The new group structure consists of four businesses: retail and business banking (RBB) South Africa, corporate and investment banking (CIB), rest of Africa banking and wealth, investment management and insurance (WIMI). 

Changes The chief executives of each of the business units report directly to group chief executive Maria Ramos. 

The changes also meant that Absa’s South African banking ceased to be a management or reporting segment. The management changes saw Arrie Rautenbach become the head of RBB South Africa, while CIB remained under the joint leadership of Temi Ofong and Mike Harvey. 

Peter Matlare and Nomkhita Nqweni remained heads of rest of Africa banking and WIMI, respectively. David Hodnett last month resigned as the group’s executive director and deputy chief executive with immediate effect. 

Hodnett’s exit was written on the wall after the bank said in April he would take “a twomonth sabbatical”. 

He headed the bank’s South African banking operations. Craig Bond, the chief executive of partnerships, joint ventures and strategic alliances, has opted for early retirement. Aeon Investment Management chief investment officer Asief Mohamed said the group had to have a serious introspection. 

“The board has to look into why Barclays Africa Group has been under performing its bank peers in South Africa, including the role of board effectiveness and chief executive leadership,” Mohamed said. 

The bank has been drumming up its restructuring initiatives to regain lost ground. 

The bank has undertaken several restructuring endeavours under the stewardship of Ramos. 

In 2011, the group let go of three executive committee members, Alfie Naidoo, Happy Ntshingila and Daphne Motsepe.
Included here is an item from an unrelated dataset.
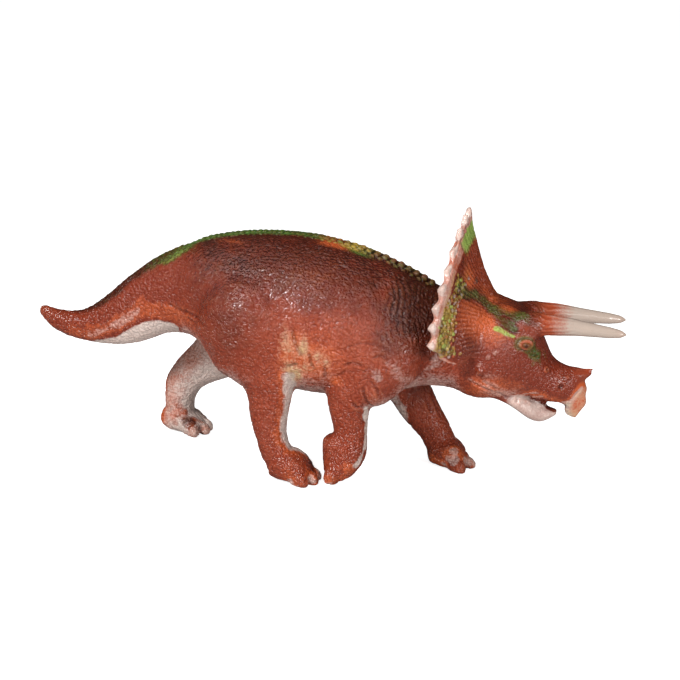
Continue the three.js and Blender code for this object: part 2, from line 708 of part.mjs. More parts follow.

Motsepe’s position became redundant after the unit of unsecured lending she headed was folded into the retail and business bank. 

The group’s new growth strategy includes doubling its share of banking revenues in Africa from 6 to 12 percent and being a leading payments hub and a transaction banking platform. 

According to the recently published annual bank supervision report for 2017 by the South African Reserve Bank, total banking sector assets increased from R4.88 trillion in December 2016 to R5.16trln at the end of 2017. 

Standard Bank grew its assets to R1.25trln, while FirstRand grew its assets to R1.12trln and Absa saw its assets grow to R983 billion. 

An analyst who did not want to be named said Barclays Africa was losing talented people which undermined its growth strategy. 

“The loss of Hodnett particularly might prove to be the bank’s undoing. “The banking sector is highly competitive and will certainly be more competitive with the entry of big players such as Discovery who have talented people in their teams. “Losing talented people at this stage is not a wise move for Absa,” the analyst said.